What you need to do: Your task is to repeat the listing exactly.

— Begin —

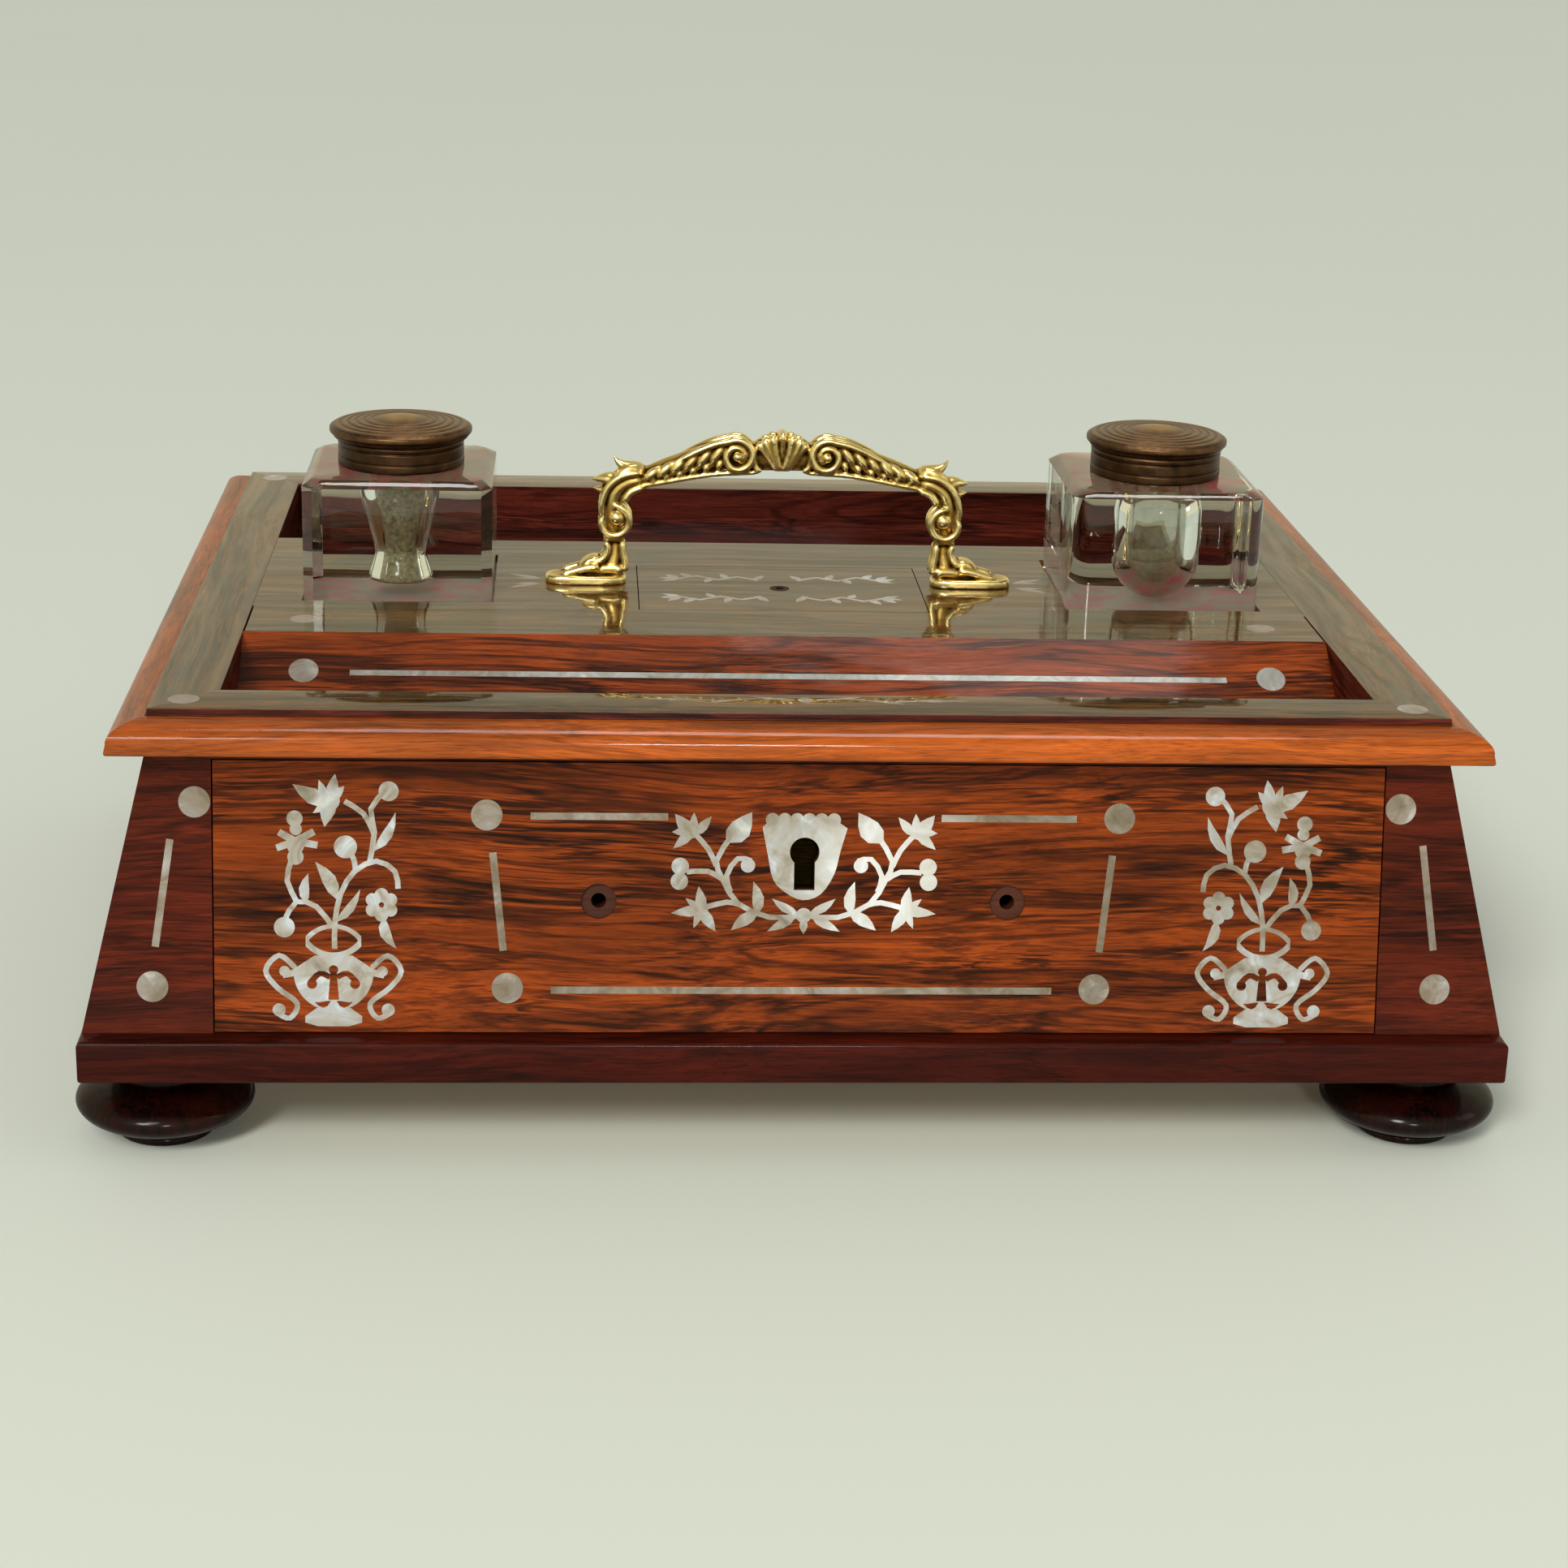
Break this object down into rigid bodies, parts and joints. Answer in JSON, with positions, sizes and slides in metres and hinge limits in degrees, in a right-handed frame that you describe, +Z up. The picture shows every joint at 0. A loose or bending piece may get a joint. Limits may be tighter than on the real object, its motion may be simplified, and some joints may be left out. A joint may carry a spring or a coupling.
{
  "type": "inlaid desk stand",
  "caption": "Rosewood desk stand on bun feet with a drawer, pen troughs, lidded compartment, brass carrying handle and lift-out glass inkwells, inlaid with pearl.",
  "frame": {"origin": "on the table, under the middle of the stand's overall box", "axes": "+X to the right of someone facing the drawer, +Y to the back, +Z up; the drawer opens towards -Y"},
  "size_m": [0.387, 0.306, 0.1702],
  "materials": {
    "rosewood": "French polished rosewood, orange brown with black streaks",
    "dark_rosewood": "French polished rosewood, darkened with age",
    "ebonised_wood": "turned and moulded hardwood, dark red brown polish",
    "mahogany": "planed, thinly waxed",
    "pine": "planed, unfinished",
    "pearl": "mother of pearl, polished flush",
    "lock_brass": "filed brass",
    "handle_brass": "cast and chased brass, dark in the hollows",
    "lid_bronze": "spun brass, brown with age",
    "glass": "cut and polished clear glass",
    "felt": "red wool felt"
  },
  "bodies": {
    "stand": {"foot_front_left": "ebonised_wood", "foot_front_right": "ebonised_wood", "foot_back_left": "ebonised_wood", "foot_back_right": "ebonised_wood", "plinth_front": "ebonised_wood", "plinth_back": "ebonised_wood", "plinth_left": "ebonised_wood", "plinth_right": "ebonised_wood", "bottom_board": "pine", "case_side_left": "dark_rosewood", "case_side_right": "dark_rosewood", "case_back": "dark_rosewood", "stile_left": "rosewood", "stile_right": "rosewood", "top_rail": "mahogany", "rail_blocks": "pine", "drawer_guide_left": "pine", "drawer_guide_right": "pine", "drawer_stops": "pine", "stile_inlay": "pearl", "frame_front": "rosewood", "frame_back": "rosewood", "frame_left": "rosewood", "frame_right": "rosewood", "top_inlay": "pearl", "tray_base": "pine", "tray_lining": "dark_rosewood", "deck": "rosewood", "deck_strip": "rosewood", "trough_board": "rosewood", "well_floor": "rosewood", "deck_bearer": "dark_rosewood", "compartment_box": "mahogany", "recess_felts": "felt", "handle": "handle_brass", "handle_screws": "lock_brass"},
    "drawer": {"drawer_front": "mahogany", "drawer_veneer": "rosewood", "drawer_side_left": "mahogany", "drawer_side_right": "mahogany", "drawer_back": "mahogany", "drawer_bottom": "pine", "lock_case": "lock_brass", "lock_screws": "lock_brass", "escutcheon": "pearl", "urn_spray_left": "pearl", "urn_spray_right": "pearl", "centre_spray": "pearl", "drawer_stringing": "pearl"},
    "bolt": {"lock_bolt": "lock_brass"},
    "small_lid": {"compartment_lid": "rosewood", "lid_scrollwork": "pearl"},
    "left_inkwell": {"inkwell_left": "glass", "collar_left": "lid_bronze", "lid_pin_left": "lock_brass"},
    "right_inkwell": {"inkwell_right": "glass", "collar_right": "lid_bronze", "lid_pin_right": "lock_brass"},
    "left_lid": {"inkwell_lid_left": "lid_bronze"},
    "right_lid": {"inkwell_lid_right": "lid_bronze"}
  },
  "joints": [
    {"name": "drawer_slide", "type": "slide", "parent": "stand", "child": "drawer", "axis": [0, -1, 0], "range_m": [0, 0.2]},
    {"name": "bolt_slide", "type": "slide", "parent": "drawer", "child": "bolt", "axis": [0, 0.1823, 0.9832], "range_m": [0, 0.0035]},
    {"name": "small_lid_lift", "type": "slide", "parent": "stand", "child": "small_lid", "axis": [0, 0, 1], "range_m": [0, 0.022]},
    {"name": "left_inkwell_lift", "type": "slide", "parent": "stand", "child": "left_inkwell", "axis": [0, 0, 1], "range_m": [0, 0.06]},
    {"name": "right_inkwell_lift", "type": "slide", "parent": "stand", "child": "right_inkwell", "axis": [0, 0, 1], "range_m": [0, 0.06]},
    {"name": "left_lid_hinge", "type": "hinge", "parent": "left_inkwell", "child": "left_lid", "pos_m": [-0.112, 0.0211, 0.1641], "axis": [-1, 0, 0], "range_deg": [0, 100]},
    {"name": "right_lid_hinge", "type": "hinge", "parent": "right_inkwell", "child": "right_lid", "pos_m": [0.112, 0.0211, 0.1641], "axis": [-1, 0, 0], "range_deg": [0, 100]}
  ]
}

— End —

Response to the exercise:
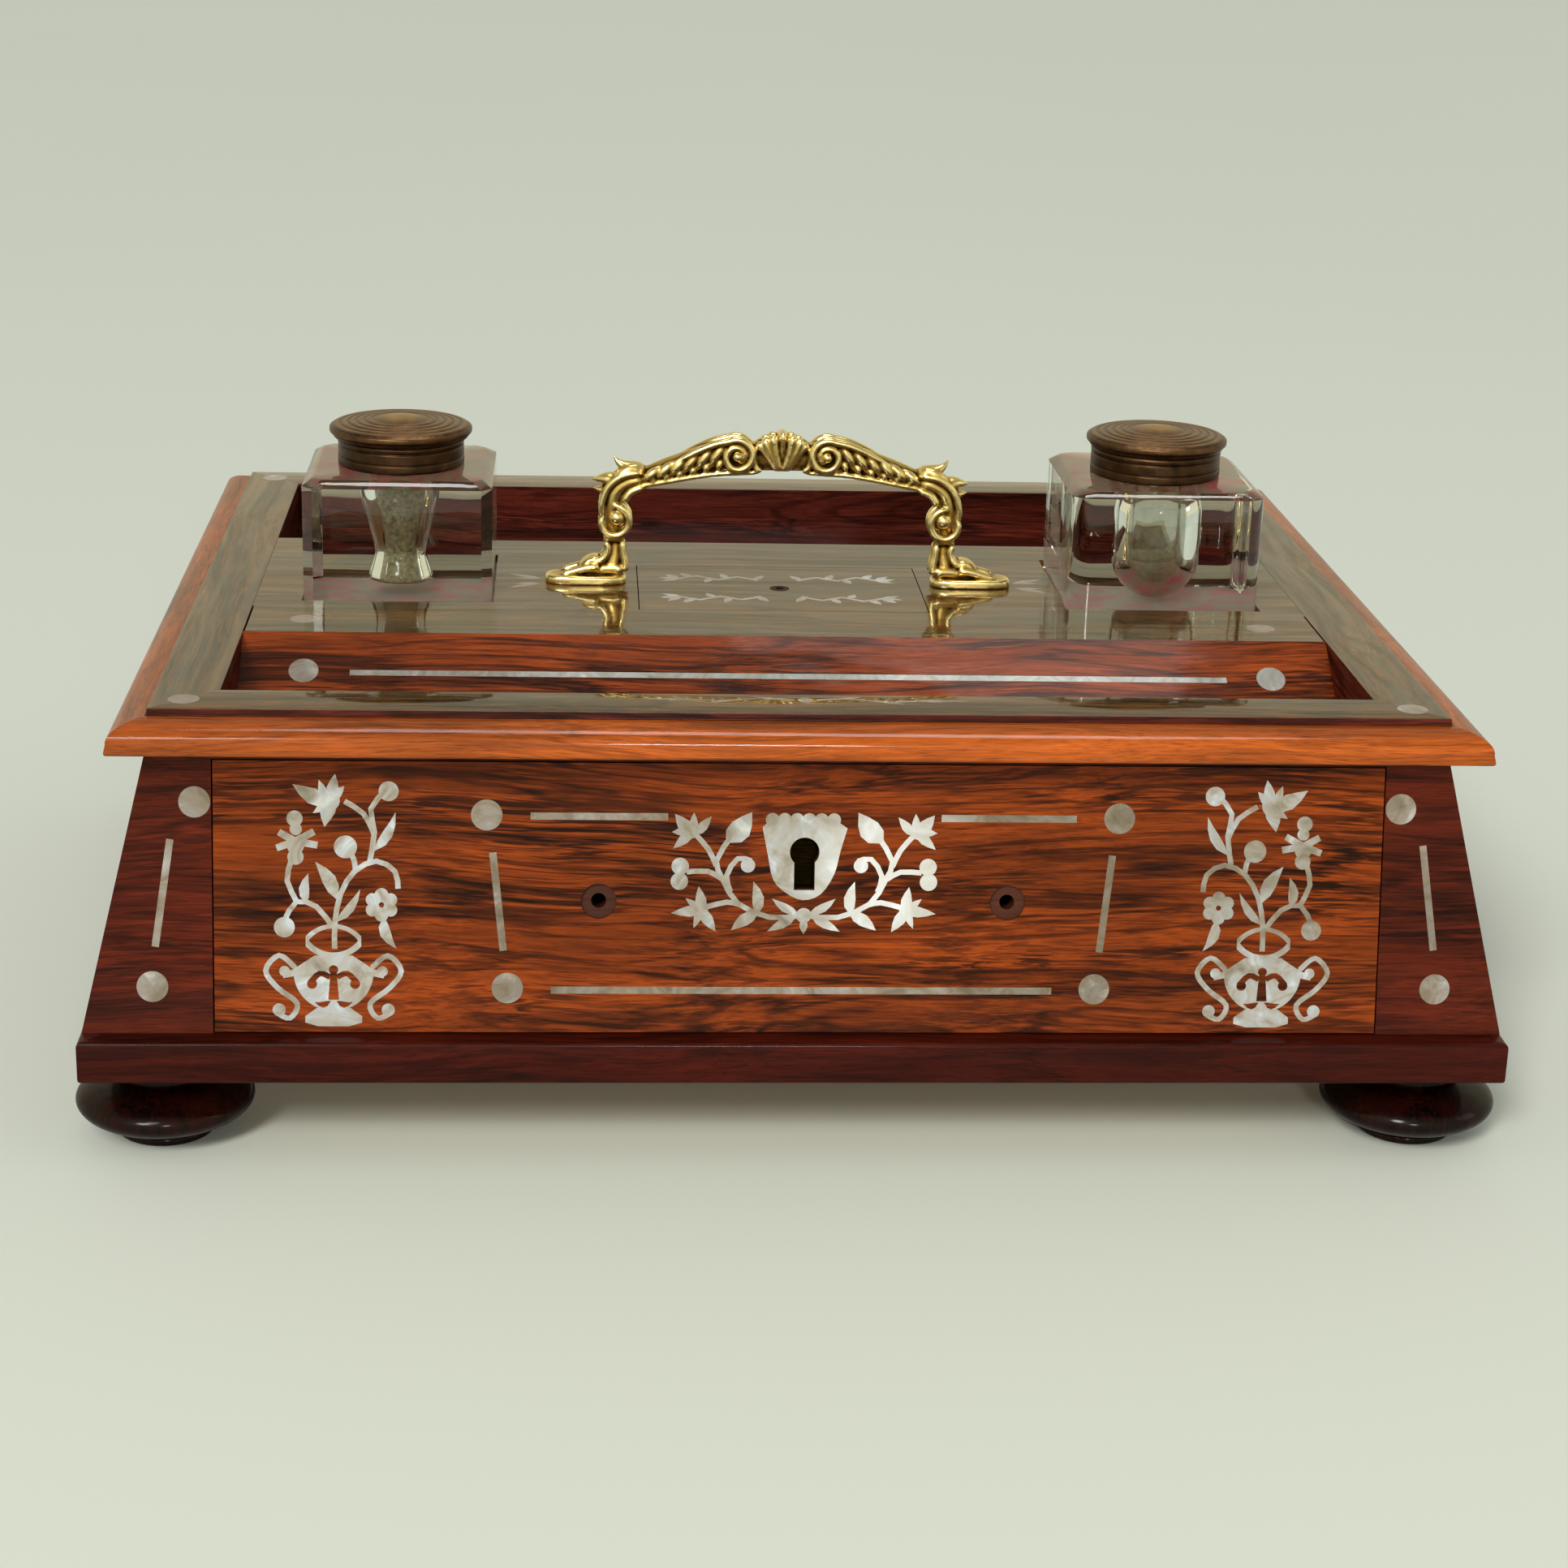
Break this object down into rigid bodies, parts and joints. Answer in JSON, with positions, sizes and slides in metres and hinge limits in degrees, in a right-handed frame that you describe, +Z up. The picture shows every joint at 0. A loose or bending piece may get a joint. Limits may be tighter than on the real object, its motion may be simplified, and some joints may be left out. A joint may carry a spring or a coupling.
{
  "type": "inlaid desk stand",
  "caption": "Rosewood desk stand on bun feet with a drawer, pen troughs, lidded compartment, brass carrying handle and lift-out glass inkwells, inlaid with pearl.",
  "frame": {"origin": "on the table, under the middle of the stand's overall box", "axes": "+X to the right of someone facing the drawer, +Y to the back, +Z up; the drawer opens towards -Y"},
  "size_m": [0.387, 0.306, 0.1702],
  "materials": {
    "rosewood": "French polished rosewood, orange brown with black streaks",
    "dark_rosewood": "French polished rosewood, darkened with age",
    "ebonised_wood": "turned and moulded hardwood, dark red brown polish",
    "mahogany": "planed, thinly waxed",
    "pine": "planed, unfinished",
    "pearl": "mother of pearl, polished flush",
    "lock_brass": "filed brass",
    "handle_brass": "cast and chased brass, dark in the hollows",
    "lid_bronze": "spun brass, brown with age",
    "glass": "cut and polished clear glass",
    "felt": "red wool felt"
  },
  "bodies": {
    "stand": {"foot_front_left": "ebonised_wood", "foot_front_right": "ebonised_wood", "foot_back_left": "ebonised_wood", "foot_back_right": "ebonised_wood", "plinth_front": "ebonised_wood", "plinth_back": "ebonised_wood", "plinth_left": "ebonised_wood", "plinth_right": "ebonised_wood", "bottom_board": "pine", "case_side_left": "dark_rosewood", "case_side_right": "dark_rosewood", "case_back": "dark_rosewood", "stile_left": "rosewood", "stile_right": "rosewood", "top_rail": "mahogany", "rail_blocks": "pine", "drawer_guide_left": "pine", "drawer_guide_right": "pine", "drawer_stops": "pine", "stile_inlay": "pearl", "frame_front": "rosewood", "frame_back": "rosewood", "frame_left": "rosewood", "frame_right": "rosewood", "top_inlay": "pearl", "tray_base": "pine", "tray_lining": "dark_rosewood", "deck": "rosewood", "deck_strip": "rosewood", "trough_board": "rosewood", "well_floor": "rosewood", "deck_bearer": "dark_rosewood", "compartment_box": "mahogany", "recess_felts": "felt", "handle": "handle_brass", "handle_screws": "lock_brass"},
    "drawer": {"drawer_front": "mahogany", "drawer_veneer": "rosewood", "drawer_side_left": "mahogany", "drawer_side_right": "mahogany", "drawer_back": "mahogany", "drawer_bottom": "pine", "lock_case": "lock_brass", "lock_screws": "lock_brass", "escutcheon": "pearl", "urn_spray_left": "pearl", "urn_spray_right": "pearl", "centre_spray": "pearl", "drawer_stringing": "pearl"},
    "bolt": {"lock_bolt": "lock_brass"},
    "small_lid": {"compartment_lid": "rosewood", "lid_scrollwork": "pearl"},
    "left_inkwell": {"inkwell_left": "glass", "collar_left": "lid_bronze", "lid_pin_left": "lock_brass"},
    "right_inkwell": {"inkwell_right": "glass", "collar_right": "lid_bronze", "lid_pin_right": "lock_brass"},
    "left_lid": {"inkwell_lid_left": "lid_bronze"},
    "right_lid": {"inkwell_lid_right": "lid_bronze"}
  },
  "joints": [
    {"name": "drawer_slide", "type": "slide", "parent": "stand", "child": "drawer", "axis": [0, -1, 0], "range_m": [0, 0.2]},
    {"name": "bolt_slide", "type": "slide", "parent": "drawer", "child": "bolt", "axis": [0, 0.1823, 0.9832], "range_m": [0, 0.0035]},
    {"name": "small_lid_lift", "type": "slide", "parent": "stand", "child": "small_lid", "axis": [0, 0, 1], "range_m": [0, 0.022]},
    {"name": "left_inkwell_lift", "type": "slide", "parent": "stand", "child": "left_inkwell", "axis": [0, 0, 1], "range_m": [0, 0.06]},
    {"name": "right_inkwell_lift", "type": "slide", "parent": "stand", "child": "right_inkwell", "axis": [0, 0, 1], "range_m": [0, 0.06]},
    {"name": "left_lid_hinge", "type": "hinge", "parent": "left_inkwell", "child": "left_lid", "pos_m": [-0.112, 0.0211, 0.1641], "axis": [-1, 0, 0], "range_deg": [0, 100]},
    {"name": "right_lid_hinge", "type": "hinge", "parent": "right_inkwell", "child": "right_lid", "pos_m": [0.112, 0.0211, 0.1641], "axis": [-1, 0, 0], "range_deg": [0, 100]}
  ]
}